The design here, however, is the star using the original design elements of damask/arabesque ornaments, distressed blue leather and a script style logo (though we used an actual scan of Paul's signature instead of a calligraphic font).
The blue leather effect was quite a lot of fun to create. Though it was easy to find very nice leather background tiles (one of which was desaturated, brightened and had the contrast dropped considerably to form the background of this i.e. Patchrobe's, web site's new design) it was impossible to find a distressed leather pattern that already tiled. Eventually a suitable distressed leather image was distorted so that the leather grain was more even, x- and y-offset by 50% to create the tiling capability and a 30% opaque irregular brush used with the clone stamp tool to remove the hard edges and smooth out some tonal variations that would have made the tile obvious. I have attached the distressed leather tile should anyone wish to re-use it as both monochrome suitable for colourising and the blue I eventually used.
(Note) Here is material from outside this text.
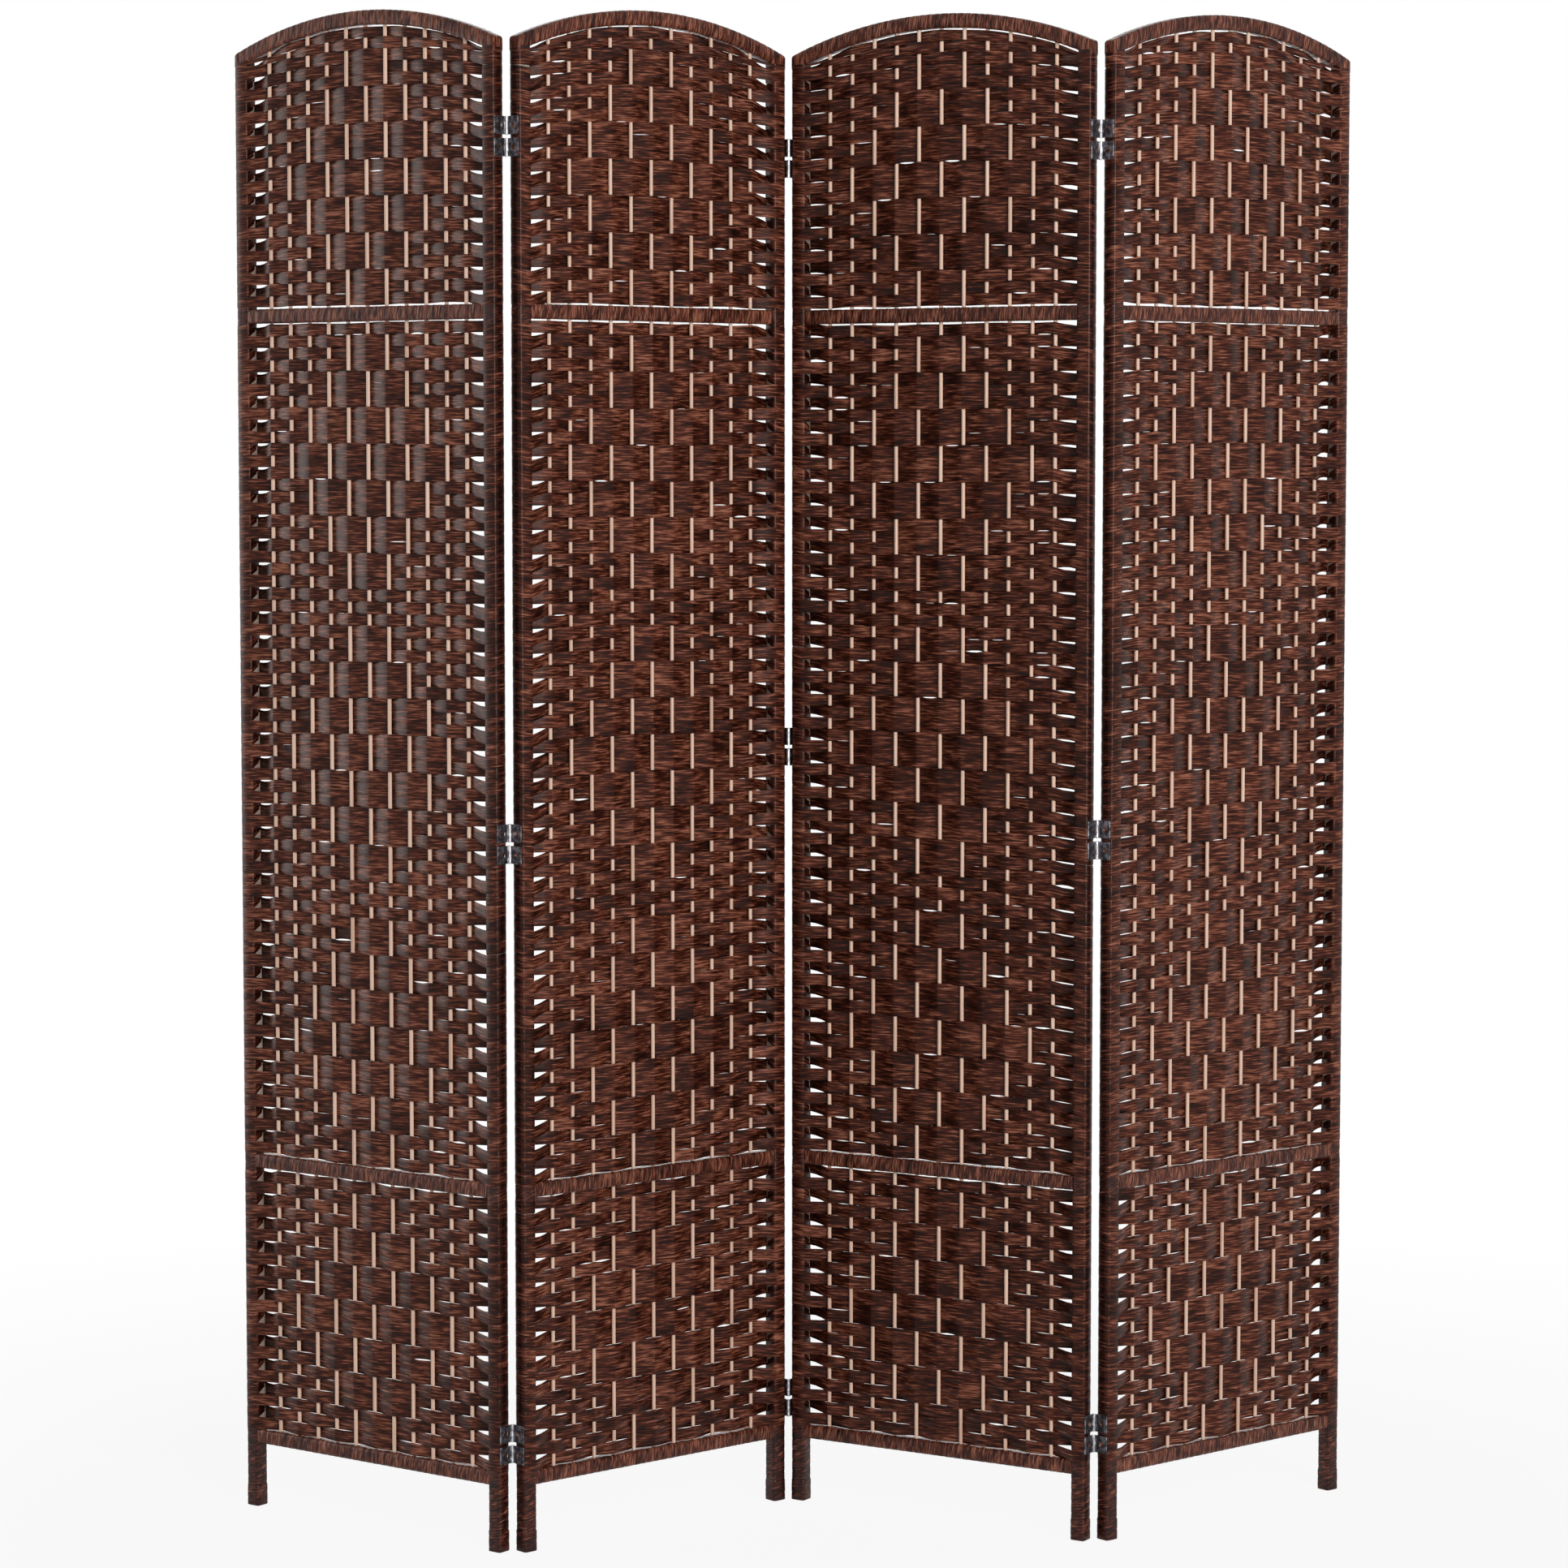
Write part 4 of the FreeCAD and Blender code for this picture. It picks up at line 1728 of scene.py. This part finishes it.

Attribution to Dan Dissanayake of Patchrobe Limited would be nice, as would a mail to dan@patchrobe.com if you use it somewhere interesting :-)
The stamp background to represent different countries was also a minor creative struggle.
All in all I'm delighted with the results as a graphic design portfolio piece and the ease with which functionality and layout changes was particularly satisfactory. Long gone are the days when I would have spent hours puzzling over how to move a main content element to the right sidebar in code - CSS positioning to the rescue!